— Begin Exercise material —
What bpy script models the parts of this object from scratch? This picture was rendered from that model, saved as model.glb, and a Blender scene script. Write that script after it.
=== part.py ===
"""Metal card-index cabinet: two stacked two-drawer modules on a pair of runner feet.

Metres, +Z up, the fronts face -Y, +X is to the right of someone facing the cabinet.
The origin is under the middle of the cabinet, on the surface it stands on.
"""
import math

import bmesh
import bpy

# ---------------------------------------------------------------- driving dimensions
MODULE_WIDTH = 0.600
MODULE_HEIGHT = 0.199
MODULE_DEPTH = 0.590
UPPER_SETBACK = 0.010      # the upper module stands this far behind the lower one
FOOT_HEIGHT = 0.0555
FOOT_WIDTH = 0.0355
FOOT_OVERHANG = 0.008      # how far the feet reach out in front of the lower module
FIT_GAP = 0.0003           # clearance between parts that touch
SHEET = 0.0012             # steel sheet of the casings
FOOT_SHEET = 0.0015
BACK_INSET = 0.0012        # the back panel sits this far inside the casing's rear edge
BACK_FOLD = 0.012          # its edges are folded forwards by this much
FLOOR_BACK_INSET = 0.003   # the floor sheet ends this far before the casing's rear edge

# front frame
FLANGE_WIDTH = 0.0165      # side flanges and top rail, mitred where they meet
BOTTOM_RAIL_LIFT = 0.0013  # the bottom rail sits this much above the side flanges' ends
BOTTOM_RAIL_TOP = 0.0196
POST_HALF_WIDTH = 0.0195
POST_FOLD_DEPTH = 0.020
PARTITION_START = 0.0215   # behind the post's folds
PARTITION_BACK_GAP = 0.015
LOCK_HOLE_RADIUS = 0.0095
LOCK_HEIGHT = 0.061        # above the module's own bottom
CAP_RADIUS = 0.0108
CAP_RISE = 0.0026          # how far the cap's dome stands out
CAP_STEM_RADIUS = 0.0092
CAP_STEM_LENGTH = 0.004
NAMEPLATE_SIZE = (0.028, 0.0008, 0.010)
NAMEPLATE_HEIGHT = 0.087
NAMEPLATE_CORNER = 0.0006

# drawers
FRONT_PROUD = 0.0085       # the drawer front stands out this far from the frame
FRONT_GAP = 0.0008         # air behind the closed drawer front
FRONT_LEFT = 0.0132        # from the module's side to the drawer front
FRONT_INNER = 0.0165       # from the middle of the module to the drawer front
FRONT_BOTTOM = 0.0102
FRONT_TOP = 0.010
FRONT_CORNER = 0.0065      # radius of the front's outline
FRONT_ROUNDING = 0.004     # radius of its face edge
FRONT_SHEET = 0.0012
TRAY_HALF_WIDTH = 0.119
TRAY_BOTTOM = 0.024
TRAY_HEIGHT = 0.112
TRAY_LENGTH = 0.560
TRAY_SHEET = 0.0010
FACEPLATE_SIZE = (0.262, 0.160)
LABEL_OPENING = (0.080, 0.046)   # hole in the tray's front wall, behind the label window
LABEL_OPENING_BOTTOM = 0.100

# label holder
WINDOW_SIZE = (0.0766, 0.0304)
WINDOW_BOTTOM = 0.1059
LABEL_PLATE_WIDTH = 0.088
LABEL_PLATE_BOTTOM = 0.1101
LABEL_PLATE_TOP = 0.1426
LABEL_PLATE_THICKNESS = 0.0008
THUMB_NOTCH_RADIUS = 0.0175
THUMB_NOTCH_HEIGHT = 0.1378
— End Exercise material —
— Begin Exercise material —
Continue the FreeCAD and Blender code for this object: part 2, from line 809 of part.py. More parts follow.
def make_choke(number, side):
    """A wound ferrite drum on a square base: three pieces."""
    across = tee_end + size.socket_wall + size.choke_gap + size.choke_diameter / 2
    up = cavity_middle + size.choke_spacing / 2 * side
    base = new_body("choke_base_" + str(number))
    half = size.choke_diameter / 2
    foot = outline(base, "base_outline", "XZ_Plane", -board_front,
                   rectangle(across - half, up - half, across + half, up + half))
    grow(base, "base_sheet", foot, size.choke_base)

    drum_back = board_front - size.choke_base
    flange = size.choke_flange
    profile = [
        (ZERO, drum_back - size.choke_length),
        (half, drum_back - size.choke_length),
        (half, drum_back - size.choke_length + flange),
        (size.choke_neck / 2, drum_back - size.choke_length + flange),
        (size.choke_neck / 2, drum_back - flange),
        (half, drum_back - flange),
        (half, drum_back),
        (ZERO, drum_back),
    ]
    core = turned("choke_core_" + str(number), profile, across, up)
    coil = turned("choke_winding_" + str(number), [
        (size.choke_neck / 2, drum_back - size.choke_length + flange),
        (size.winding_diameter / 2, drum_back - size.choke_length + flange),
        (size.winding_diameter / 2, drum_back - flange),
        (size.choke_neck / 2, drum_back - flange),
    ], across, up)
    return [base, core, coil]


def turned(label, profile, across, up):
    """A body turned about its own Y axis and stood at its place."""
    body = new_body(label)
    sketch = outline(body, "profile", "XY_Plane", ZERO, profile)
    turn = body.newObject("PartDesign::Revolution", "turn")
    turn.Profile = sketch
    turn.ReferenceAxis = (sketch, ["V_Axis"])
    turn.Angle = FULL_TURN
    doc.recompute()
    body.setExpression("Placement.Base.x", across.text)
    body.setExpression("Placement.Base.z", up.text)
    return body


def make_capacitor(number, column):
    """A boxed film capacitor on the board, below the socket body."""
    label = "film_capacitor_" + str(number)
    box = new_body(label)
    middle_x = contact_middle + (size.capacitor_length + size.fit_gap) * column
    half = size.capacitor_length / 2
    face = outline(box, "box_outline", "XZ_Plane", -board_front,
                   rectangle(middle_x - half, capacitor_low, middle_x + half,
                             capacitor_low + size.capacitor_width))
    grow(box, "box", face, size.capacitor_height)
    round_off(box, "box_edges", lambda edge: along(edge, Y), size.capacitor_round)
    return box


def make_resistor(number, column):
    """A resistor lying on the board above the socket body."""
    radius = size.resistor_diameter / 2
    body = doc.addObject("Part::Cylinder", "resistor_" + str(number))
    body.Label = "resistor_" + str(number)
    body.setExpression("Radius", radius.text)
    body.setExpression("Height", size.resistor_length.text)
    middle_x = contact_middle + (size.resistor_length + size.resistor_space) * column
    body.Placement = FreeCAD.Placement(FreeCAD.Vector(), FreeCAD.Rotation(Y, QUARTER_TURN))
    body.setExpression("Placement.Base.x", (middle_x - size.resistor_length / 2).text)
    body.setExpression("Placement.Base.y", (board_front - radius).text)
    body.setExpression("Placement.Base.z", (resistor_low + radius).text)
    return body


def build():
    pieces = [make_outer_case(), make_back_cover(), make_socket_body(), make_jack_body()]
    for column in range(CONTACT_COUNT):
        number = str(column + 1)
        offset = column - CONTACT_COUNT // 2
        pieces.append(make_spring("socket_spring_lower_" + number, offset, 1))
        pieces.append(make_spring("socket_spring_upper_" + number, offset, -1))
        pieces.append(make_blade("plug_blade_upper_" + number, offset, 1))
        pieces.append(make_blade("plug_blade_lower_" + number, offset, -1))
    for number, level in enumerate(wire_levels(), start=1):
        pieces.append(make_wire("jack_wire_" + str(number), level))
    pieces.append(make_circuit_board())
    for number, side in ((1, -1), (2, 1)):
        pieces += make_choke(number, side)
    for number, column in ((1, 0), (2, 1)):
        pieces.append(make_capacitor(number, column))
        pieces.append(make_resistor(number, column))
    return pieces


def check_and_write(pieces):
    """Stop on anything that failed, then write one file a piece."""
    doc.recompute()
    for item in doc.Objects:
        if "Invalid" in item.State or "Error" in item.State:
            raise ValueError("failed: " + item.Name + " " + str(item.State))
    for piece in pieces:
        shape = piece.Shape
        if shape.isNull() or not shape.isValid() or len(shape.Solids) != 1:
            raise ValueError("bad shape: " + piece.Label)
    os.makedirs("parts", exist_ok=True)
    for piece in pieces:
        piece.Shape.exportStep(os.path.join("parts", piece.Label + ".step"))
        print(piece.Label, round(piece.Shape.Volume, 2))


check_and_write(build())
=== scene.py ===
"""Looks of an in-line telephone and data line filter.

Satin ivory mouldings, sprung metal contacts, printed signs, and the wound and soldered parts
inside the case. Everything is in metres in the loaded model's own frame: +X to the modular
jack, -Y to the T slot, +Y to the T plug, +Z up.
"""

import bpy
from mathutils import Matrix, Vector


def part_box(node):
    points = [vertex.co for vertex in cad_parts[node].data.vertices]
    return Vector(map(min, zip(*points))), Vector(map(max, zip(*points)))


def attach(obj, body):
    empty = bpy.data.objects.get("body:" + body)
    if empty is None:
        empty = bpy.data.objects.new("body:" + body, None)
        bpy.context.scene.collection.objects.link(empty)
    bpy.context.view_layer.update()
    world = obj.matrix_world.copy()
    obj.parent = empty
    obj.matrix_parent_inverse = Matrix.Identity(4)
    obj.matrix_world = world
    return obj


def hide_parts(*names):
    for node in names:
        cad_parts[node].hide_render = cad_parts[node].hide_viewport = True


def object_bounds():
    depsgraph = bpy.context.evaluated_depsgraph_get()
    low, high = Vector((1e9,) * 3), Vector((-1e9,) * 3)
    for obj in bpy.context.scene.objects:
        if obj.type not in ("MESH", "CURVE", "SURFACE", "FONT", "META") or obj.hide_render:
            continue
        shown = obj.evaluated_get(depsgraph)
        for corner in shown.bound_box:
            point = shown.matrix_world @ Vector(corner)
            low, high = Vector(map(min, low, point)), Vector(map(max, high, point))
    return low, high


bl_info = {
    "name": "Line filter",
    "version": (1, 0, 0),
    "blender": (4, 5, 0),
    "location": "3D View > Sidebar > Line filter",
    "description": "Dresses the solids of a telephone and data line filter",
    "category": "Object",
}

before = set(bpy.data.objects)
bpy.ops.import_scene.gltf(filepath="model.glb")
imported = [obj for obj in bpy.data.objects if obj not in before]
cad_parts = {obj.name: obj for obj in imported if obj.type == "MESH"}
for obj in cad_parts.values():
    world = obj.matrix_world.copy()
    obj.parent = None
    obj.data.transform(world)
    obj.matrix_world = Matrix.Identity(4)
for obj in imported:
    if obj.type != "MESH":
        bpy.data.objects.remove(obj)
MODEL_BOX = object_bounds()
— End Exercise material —
### Goal
Give again, word for word, the lines starting at the line that has "What bpy script" and ending at the line that has "of runner feet.", with both of those lines included and nothing else.

### Correct result
What bpy script models the parts of this object from scratch? This picture was rendered from that model, saved as model.glb, and a Blender scene script. Write that script after it.
=== part.py ===
"""Metal card-index cabinet: two stacked two-drawer modules on a pair of runner feet.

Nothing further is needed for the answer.